Set task: Reproduce exactly and only the lines running from the one with "const outerTip = geometryFrom(tipSolid(DECK_TOP" through the one with "record = json.load(file)", both end lines included.

Material:
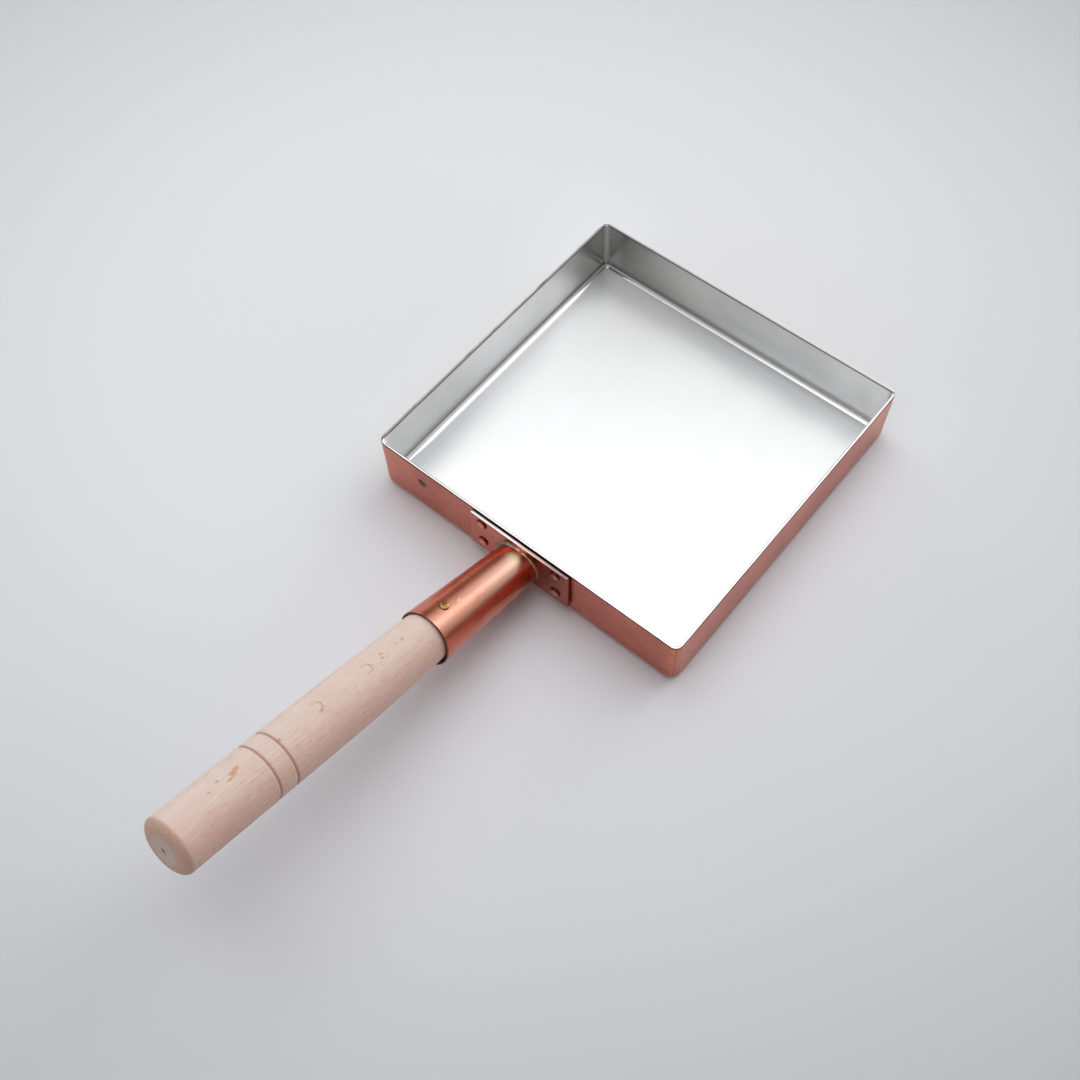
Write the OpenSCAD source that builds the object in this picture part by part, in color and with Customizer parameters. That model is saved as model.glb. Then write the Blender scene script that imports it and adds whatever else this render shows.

==

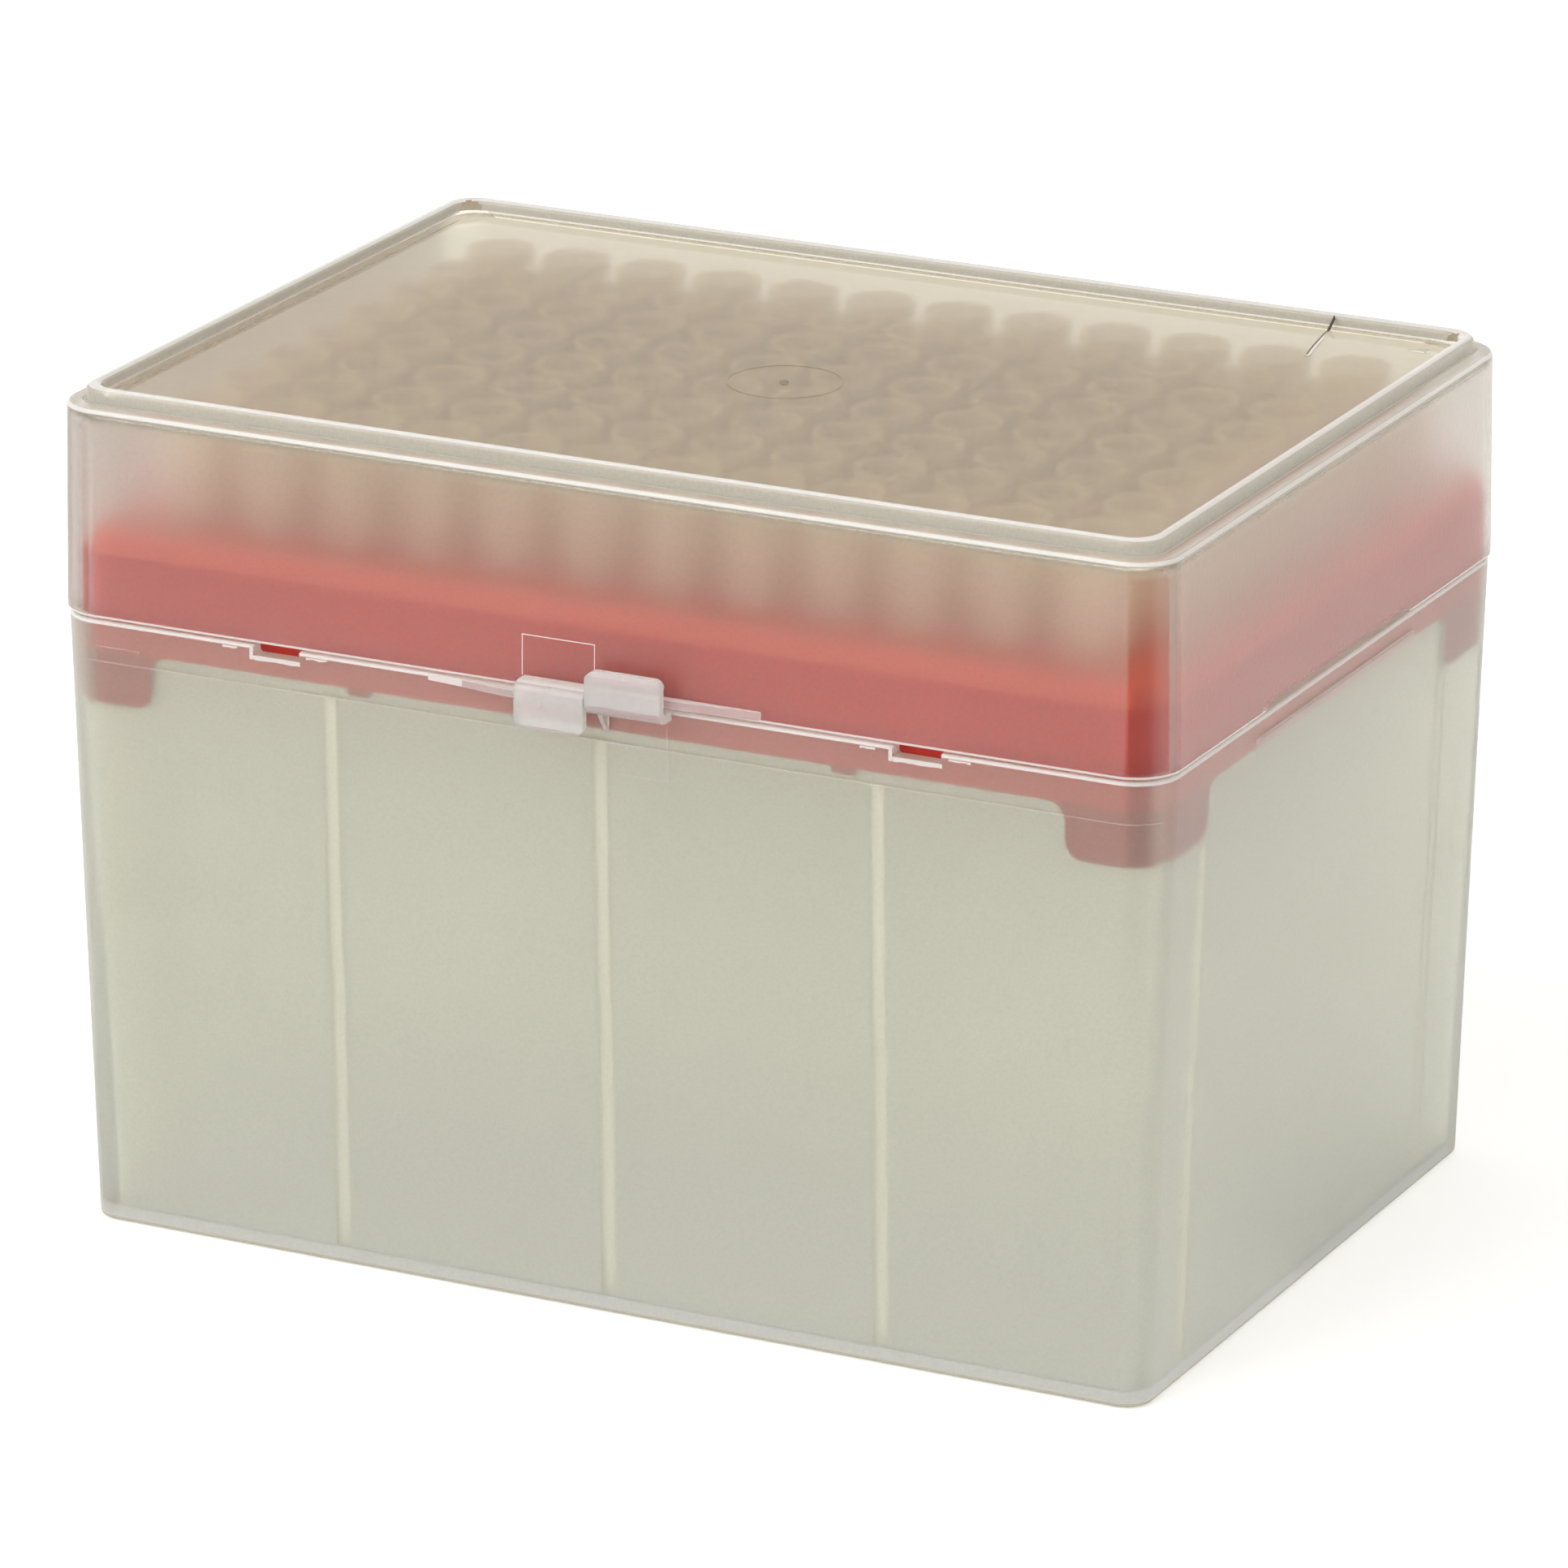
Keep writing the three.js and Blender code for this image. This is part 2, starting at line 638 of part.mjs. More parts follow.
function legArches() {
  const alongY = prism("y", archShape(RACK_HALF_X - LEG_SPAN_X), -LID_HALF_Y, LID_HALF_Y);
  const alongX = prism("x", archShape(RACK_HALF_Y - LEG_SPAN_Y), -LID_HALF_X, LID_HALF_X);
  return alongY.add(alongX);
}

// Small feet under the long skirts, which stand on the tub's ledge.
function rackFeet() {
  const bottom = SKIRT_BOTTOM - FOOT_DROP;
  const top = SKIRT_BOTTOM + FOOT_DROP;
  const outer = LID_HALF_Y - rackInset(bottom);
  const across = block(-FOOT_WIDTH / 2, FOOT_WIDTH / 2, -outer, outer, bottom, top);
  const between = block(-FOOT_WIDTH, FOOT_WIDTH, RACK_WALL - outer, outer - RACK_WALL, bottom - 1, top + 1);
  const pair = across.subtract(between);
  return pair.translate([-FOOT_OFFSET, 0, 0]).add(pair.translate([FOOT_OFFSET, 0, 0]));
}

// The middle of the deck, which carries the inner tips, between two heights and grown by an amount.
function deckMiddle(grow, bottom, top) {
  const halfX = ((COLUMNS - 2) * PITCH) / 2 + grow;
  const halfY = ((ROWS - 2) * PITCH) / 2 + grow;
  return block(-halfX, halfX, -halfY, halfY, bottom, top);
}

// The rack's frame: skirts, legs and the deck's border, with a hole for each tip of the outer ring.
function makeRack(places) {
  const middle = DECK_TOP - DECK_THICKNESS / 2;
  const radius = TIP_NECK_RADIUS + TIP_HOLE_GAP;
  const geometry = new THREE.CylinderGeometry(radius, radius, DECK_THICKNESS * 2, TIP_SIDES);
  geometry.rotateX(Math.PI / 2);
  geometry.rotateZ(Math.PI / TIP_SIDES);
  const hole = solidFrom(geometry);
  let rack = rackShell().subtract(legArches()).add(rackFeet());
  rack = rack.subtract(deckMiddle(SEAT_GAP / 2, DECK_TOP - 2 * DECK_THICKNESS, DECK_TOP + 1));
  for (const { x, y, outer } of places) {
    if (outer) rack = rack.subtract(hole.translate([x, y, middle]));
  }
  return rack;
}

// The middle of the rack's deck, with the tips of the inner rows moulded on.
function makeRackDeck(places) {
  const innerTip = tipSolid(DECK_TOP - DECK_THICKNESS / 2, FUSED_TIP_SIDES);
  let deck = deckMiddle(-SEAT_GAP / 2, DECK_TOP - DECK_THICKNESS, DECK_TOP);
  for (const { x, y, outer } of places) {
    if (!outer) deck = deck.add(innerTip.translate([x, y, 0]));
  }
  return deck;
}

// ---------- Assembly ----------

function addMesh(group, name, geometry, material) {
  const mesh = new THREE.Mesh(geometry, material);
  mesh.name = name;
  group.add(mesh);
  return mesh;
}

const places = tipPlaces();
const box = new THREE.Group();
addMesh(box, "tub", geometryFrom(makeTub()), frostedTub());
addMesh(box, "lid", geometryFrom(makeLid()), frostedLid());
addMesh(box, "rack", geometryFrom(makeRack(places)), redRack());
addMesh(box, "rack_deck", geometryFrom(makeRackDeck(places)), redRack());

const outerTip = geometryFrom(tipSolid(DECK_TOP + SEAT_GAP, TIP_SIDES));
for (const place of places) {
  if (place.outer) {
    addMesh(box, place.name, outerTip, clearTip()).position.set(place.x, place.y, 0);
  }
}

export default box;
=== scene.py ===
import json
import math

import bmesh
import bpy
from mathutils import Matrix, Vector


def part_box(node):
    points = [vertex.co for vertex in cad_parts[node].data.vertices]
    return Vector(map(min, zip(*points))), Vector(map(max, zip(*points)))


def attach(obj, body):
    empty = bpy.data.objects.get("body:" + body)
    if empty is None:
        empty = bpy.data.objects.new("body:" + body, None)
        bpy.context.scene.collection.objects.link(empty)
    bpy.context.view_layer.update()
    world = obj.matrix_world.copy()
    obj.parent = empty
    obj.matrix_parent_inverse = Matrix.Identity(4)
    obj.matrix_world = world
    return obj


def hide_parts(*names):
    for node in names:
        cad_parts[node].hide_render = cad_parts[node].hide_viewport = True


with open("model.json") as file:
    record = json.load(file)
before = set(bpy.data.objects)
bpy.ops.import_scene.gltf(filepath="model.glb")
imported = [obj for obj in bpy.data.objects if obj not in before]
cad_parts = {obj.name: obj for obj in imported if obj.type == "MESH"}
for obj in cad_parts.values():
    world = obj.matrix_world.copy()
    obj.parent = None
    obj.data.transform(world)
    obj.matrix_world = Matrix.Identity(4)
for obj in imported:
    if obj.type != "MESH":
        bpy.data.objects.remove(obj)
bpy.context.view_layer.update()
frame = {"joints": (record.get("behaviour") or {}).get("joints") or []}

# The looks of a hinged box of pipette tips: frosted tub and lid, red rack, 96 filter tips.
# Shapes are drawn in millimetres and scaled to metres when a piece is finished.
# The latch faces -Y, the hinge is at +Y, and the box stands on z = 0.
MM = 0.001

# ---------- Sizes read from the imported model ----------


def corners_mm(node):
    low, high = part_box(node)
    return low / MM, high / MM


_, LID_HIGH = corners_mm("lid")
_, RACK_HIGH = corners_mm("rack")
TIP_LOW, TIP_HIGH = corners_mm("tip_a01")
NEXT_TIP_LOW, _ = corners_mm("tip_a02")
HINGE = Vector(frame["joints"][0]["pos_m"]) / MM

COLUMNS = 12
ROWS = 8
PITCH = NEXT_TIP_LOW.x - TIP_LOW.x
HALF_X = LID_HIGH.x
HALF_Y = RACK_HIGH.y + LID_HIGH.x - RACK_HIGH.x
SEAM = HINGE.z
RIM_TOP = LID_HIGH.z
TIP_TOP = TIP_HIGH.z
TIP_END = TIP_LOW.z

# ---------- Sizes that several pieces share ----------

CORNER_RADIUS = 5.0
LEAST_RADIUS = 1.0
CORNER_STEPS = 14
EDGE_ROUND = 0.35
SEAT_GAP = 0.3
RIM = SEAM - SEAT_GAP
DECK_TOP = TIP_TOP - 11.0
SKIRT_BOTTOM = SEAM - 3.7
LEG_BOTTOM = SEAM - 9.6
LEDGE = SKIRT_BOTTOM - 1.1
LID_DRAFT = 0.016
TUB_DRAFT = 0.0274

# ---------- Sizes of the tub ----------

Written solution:
const outerTip = geometryFrom(tipSolid(DECK_TOP + SEAT_GAP, TIP_SIDES));
for (const place of places) {
  if (place.outer) {
    addMesh(box, place.name, outerTip, clearTip()).position.set(place.x, place.y, 0);
  }
}

export default box;
=== scene.py ===
import json
import math

import bmesh
import bpy
from mathutils import Matrix, Vector


def part_box(node):
    points = [vertex.co for vertex in cad_parts[node].data.vertices]
    return Vector(map(min, zip(*points))), Vector(map(max, zip(*points)))


def attach(obj, body):
    empty = bpy.data.objects.get("body:" + body)
    if empty is None:
        empty = bpy.data.objects.new("body:" + body, None)
        bpy.context.scene.collection.objects.link(empty)
    bpy.context.view_layer.update()
    world = obj.matrix_world.copy()
    obj.parent = empty
    obj.matrix_parent_inverse = Matrix.Identity(4)
    obj.matrix_world = world
    return obj


def hide_parts(*names):
    for node in names:
        cad_parts[node].hide_render = cad_parts[node].hide_viewport = True


with open("model.json") as file:
    record = json.load(file)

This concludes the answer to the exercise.